Едва Дюрер успел вернуться на родину, как до него со всех сторон стали доноситься вести, беспокоящие, тревожные, не всегда понятные. Из Виттенберга пишут, что сторонник Лютера Карлштадт — неслыханное прежде дело! — проповедует в церкви в мирском облачении и служит мессу на новый лад. Студенты и бюргеры под влиянием его вдохновенных речей, а также трактатов и памфлетов, которые смело толкуют о делах веры, нападают на монастыри и церкви, на священников и монахов, которые противятся реформам, силой внедряют идеи Реформации. Не было бы от того беды!
А в другом городе, Цвиккау, объявились какие-то «пророки». Они спорят с Лютером! Их возглавляет священник Томас Мюнцер. Он осуждает фарисеев и книжников за то, что, бесконечно толкуя о текстах Священного писания, они закрывают глаза на бедствия народные. Мюнцер призывает на борьбу с безбожными угнетателями и не страшится назвать так князей. Городской Совет Цвиккау, обеспокоенный дерзостью Мюнцера, уволил его, и Мюнцер скитается теперь по немецким и чешским землям. Но его проповедь подхвачена крестьянскими заговорщиками, слухи о которых доносятся со всех сторон.

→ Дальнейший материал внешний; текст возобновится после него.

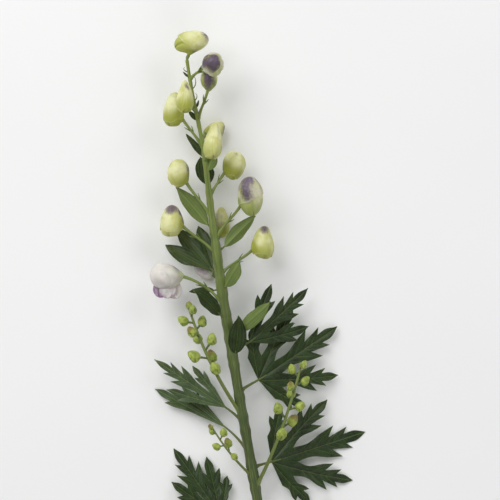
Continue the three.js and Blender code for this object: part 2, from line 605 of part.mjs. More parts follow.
// A side spray: a thin axis with small buds round it by the golden angle, on stalks that shorten upwards.
function spraySolid(row) {
  const next = draws(row.seed);
  const root = stemAt(row.root);
  const tip = vector(row.tip);
  const middle = root.clone().lerp(tip, 0.5).add(vector(row.bow));
  const axis = new THREE.QuadraticBezierCurve3(root, middle, tip);
  const taper = (t) => row.radius * THREE.MathUtils.lerp(SPRAY_TAPER.root, SPRAY_TAPER.tip, t);
  let spray = solidOf(rod(axis, taper, SPRAY_SIDES, SPRAY_RINGS));
  for (let i = 0; i < row.buds; i++) {
    const climb = i / (row.buds - 1);
    const t = row.from + (1 - row.from) * climb ** SPRAY_CROWDING;
    const turn = GOLDEN_ANGLE * i + SPRAY_TURN_JITTER * next();
    const jitter = THREE.MathUtils.lerp(SPRAY_SIZE_JITTER.least, SPRAY_SIZE_JITTER.most, next());
    const size = row.size * (1 - SPRAY_BUD_SHRINK * climb) * jitter;
    const stalkLength = row.stalk * (1 - SPRAY_STALK_SHRINK * climb);
    const stalkRadius = row.radius * SPRAY_STALK_THICKNESS;
    spray = spray.add(sprayBud(axis, t, turn, size, stalkLength, stalkRadius));
  }
  return spray;
}

// The main stem, cut with a slant at its foot.
function stemSolid() {
  const plain = rod(stemAxis, stemRadius, STEM_SIDES, STEM_RINGS);
  return solidOf(
    reshape(plain, (x, y, z) => {
      const fade = THREE.MathUtils.clamp(1 - y / CUT_SLANT_REACH, 0, 1);
      return new THREE.Vector3(x, y + CUT_SLANT * fade * (x - stemAt(0).x), z);
    }),
  );
}

function meshOf(name, solid, colour) {
  const { numProp, numVert, vertProperties, triVerts } = solid.getMesh();
  const points = new Float32Array(numVert * 3);
  for (let i = 0; i < numVert; i++)
    points.set(vertProperties.subarray(i * numProp, i * numProp + 3), i * 3);
  const geometry = new THREE.BufferGeometry()
    .setAttribute("position", new THREE.BufferAttribute(points, 3))
    .setIndex(new THREE.BufferAttribute(triVerts, 1));
  const mesh = new THREE.Mesh(geometry, new THREE.MeshStandardMaterial({ ...COLOURS[colour], metalness: 0 }));
  mesh.name = name;
  return mesh;
}

const wider = (t) => stemRadius(t) + ROOT_GAP;
const clearance = solidOf(rod(stemAxis, wider, STEM_SIDES, STEM_RINGS, ROOT_GAP));
const numbered = (word, i) => `${word}_${String(i + 1).padStart(2, "0")}`;
const flower = new THREE.Group();

// Adds a piece that grows out of the stem: its root is cut back to the stem's skin, and nothing goes below
// the table.
function grow(name, solid, colour) {
  const seated = solid.subtract(clearance).trimByPlane([0, 0, 1], 0);
  const pieces = seated.decompose().sort((a, b) => b.volume() - a.volume());
  flower.add(meshOf(name, pieces[0], colour));
}

flower.add(meshOf("stem", stemSolid().trimByPlane([0, 0, 1], 0), "stem"));
BLOOMS.forEach((row, i) => grow(numbered("bloom", i), bloomSolid(row), row.colour));
BRACTS.forEach((row, i) => grow(numbered("bract_leaf", i), bractLeaf(row), "bract"));
CUT_LEAVES.forEach((row, i) => grow(numbered("cut_leaf", i), cutLeaf(row), "leaf"));
SPRAYS.forEach((row, i) => grow(numbered("side_spray", i), spraySolid(row), "spray"));

// The origin is on the table, under the middle of the whole stem.
const extent = new THREE.Box3().setFromObject(flower);
const middle = extent.getCenter(new THREE.Vector3());
for (const mesh of flower.children) mesh.position.set(-middle.x, -middle.y, -extent.min.z);

export default flower;
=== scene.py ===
"""A cut stem of bicoloured monkshood in bud, lying on a pale table and seen from above.

The shapes are worked out in millimetres in the plan of the stem, where the cut end is at x = 0, y = 0, and
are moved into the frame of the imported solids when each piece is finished.
"""

import logging
import math
from collections.abc import Iterator
from dataclasses import dataclass, field
from enum import Enum

import bpy
import numpy as np
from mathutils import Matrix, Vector

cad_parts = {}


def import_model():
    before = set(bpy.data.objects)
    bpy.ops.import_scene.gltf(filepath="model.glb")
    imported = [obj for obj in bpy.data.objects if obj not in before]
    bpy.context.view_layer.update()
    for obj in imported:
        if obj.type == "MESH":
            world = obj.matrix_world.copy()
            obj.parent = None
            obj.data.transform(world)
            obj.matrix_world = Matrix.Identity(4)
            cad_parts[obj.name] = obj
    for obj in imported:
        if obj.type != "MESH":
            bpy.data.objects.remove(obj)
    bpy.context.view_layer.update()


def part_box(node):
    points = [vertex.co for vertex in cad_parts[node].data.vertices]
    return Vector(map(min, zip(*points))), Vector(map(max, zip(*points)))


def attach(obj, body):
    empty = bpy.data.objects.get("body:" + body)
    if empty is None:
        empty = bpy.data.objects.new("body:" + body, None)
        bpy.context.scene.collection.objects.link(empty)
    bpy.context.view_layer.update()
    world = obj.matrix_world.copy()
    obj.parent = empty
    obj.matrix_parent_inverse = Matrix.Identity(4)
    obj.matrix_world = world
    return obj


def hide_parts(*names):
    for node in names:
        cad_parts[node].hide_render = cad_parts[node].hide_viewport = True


LOG = logging.getLogger("monkshood")
UP = np.array([0.0, 0.0, 1.0])
METRES = 0.001
GOLDEN_ANGLE = 137.5
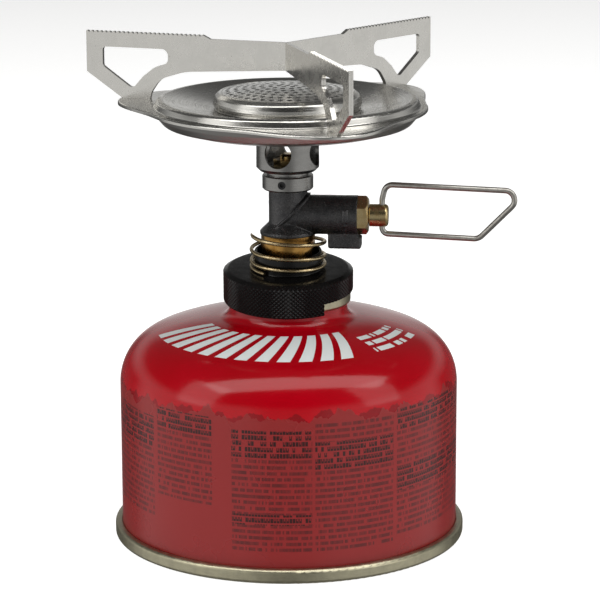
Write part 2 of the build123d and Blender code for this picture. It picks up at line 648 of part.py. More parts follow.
# ---------------------------------------------------------------- write every node
NODES = {
    "cartridge_shell": cartridge_shell,
    "cartridge_base": cartridge_base,
    "valve_cup": valve_cup,
    "cup_gasket": cup_gasket,
    "cartridge_valve_housing": valve_housing,
    "cartridge_valve_gasket": valve_gasket,
    "cartridge_valve_stem": valve_stem,
    "cartridge_valve_spring": valve_spring,
    "inlet_nut": inlet_nut,
    "inlet_seal": inlet_seal,
    "inlet_filter": inlet_filter,
    "depressor_pin": depressor_pin,
    "collar_clip": collar_clip,
    "locking_collar": locking_collar,
    "collar_spring": collar_spring,
    "valve_body": valve_body,
    "gland_nut": gland_nut,
    "gland_packing": gland_packing,
    "valve_spindle": valve_spindle,
    "spindle_o_ring": spindle_o_ring,
    "wire_handle": wire_handle,
    "clamp_ring": clamp_ring,
    "set_screw": set_screw,
    "mixing_tube": mixing_tube,
    "jet": jet,
    "burner_bowl": burner_bowl,
    "burner_plate": burner_plate,
    "burner_cap": burner_cap,
    "flame_disc": flame_disc,
    "flame_mesh": flame_mesh,
    "spreader": spreader,
    "pot_support_left_front": lambda: pot_support(0),
    "pot_support_front_right": lambda: pot_support(1),
    "pot_support_right_left": lambda: pot_support(2),
}

os.makedirs("parts", exist_ok=True)
for name, make in NODES.items():
    export_step(make(), f"parts/{name}.step")
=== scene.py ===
import math

import bpy
import numpy as np
from mathutils import Matrix, Vector


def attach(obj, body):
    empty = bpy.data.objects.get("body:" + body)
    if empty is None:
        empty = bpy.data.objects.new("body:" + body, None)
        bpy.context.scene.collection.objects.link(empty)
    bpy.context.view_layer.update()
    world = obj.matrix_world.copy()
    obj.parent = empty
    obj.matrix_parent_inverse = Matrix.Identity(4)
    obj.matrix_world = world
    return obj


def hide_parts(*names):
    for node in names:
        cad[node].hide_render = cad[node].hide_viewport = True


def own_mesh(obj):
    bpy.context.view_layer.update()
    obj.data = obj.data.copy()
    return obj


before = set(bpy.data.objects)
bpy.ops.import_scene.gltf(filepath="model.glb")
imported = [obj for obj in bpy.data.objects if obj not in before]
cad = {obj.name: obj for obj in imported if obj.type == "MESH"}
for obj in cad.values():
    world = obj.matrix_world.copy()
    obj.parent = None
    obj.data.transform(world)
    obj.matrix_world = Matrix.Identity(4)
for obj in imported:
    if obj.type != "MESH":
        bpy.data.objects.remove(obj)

# The frame is in metres, +X right, +Y away from the camera, +Z up. Dimensions below are in
# millimetres unless they say otherwise, and MM turns them into metres.
MM = 0.001
TAU = 2 * math.pi
scene = bpy.context.scene
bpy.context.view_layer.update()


# ---------------------------------------------------------------- node helpers
MIDDLE = (0.3, 0.7)  # where most of a noise's values lie
MIX_SHARE, MIX_A, MIX_B, MIX_RESULT = 0, 6, 7, 2  # sockets of a Mix node for colours


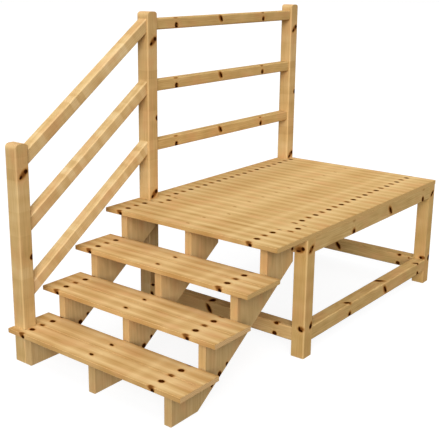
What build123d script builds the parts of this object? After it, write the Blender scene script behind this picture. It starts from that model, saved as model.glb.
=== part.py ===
from build123d import *
import os

# Timber deck stairs: four equal rises up to a raised platform, handrail on the left side only.
# Working frame while modelling: X across the stair from its left edge, Y in the direction of
# ascent from the first nosing, Z up from the ground. Every piece is shifted at export so that
# the origin is the centre of the footprint.

# Stair layout
stair_width = 1200.0
step_rise = 170.0
step_going = 251.0
step_count = 4
nosing_overhang = 39.5

# Deck boards
board_width = 142.5
board_gap = 1.0
board_thickness = 25.5
board_round = 2.5
boards_per_tread = 2
deck_board_count = 11
notch_clearance = 1.0

# Stringers
stringer_thickness = 44.5
stringer_foot = 195.0
stringer_middle_offset = 9.25
stringer_setback_right = 86.0
stringer_ease = 1.5

# Square posts and legs
post_size = 85.0
leg_size = 80.0
post_round = 9.0
post_joint_ease = 2.0
post_top_round = 30.0
deck_post_height = 1818.0

# Platform frame
platform_depth = 1599.0
beam_height = 83.5
beam_round = 2.0
stretcher_bottom = 86.5
stretcher_height = 81.0
stretcher_round = 8.0

# Handrail
rail_width = 65.5
rail_height = 65.5
stair_rail_height = 68.0
rail_round = 9.0
rail_below_post_top = 40.5
bottom_rail_above_deck = 291.5
rail_count = 3
stair_rail_drop = 15.5
newel_above_rail = 37.5

# Derived dimensions
deck_underside = step_count * step_rise
deck_top = deck_underside + board_thickness
tread_depth = boards_per_tread * board_width + (boards_per_tread - 1) * board_gap
landing_back = (step_count - 1) * step_going + tread_depth
platform_front = landing_back + notch_clearance
platform_back = platform_front + platform_depth
deck_boards_front = landing_back + board_gap
deck_board_pitch = (platform_back - deck_boards_front + board_gap) / deck_board_count
deck_board_width = deck_board_pitch - board_gap
leg_left = stair_width - leg_size
back_post_front = platform_back - post_size
back_leg_front = platform_back - leg_size
left_bay_front = platform_front + post_size
frame_bay_front = platform_front + leg_size
beam_bottom = deck_underside - beam_height
pitch = step_rise / step_going
pitch_length = (1 + pitch**2) ** 0.5
stringer_middle_left = (stair_width - stringer_thickness) / 2 - stringer_middle_offset
stringer_right_left = stair_width - stringer_setback_right - stringer_thickness
rail_inset = (post_size - rail_width) / 2
top_rail_bottom = deck_post_height - rail_below_post_top - rail_height
rail_spacing = (top_rail_bottom - deck_top - bottom_rail_above_deck) / (rail_count - 1)
newel_back = nosing_overhang + post_size
stair_rail_run = platform_front - newel_back
stair_rail_rise = stair_rail_height * pitch_length
stair_rail_fall = stair_rail_run * pitch
newel_height = top_rail_bottom - stair_rail_drop - stair_rail_fall + stair_rail_rise + newel_above_rail

os.makedirs("parts", exist_ok=True)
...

А что же Лютер? Он покинул свое вартбургское уединение. Он уже не в той келье, в которой переводил Библию и швырял, как рассказывают, чернильницу в черта, когда тот явился искушать его. Лютер испугался неожиданного поворота событий. Он срочно приехал в Виттенберг, спеша призвать сторонников Реформации к умеренности. Опоздал! Его влияния, недавно еще огромного, его могучего ораторского дара не хватило, чтобы остановить то, что пришло в движение. В начале 1522 года Дюрер внимательно прочитал новое сочинение Лютера «Истинное предостережение всем христианам, чтобы они остерегались беспорядков и возмущений». Лютер говорил в нем, что все, направленное против властей, направлено и против бога. Как изменился его язык! Похоже, он сделал выбор — встал на сторону сильных...
Уследить за всеми речами, проповедями, трактатами, памфлетами немыслимо. Вчерашние друзья оказывались врагами, недавние союзники превращались в противников. Многие сегодня отрекались от того, что утверждали вчера. Все ссылались на слово божье, каждый говорил, что его толкование — единственно истинное. Дюрер был растерян, сбит с толку. На что опереться? За кем последовать? Как разобраться во всем этом художнику — не богослову, не философу, не политику?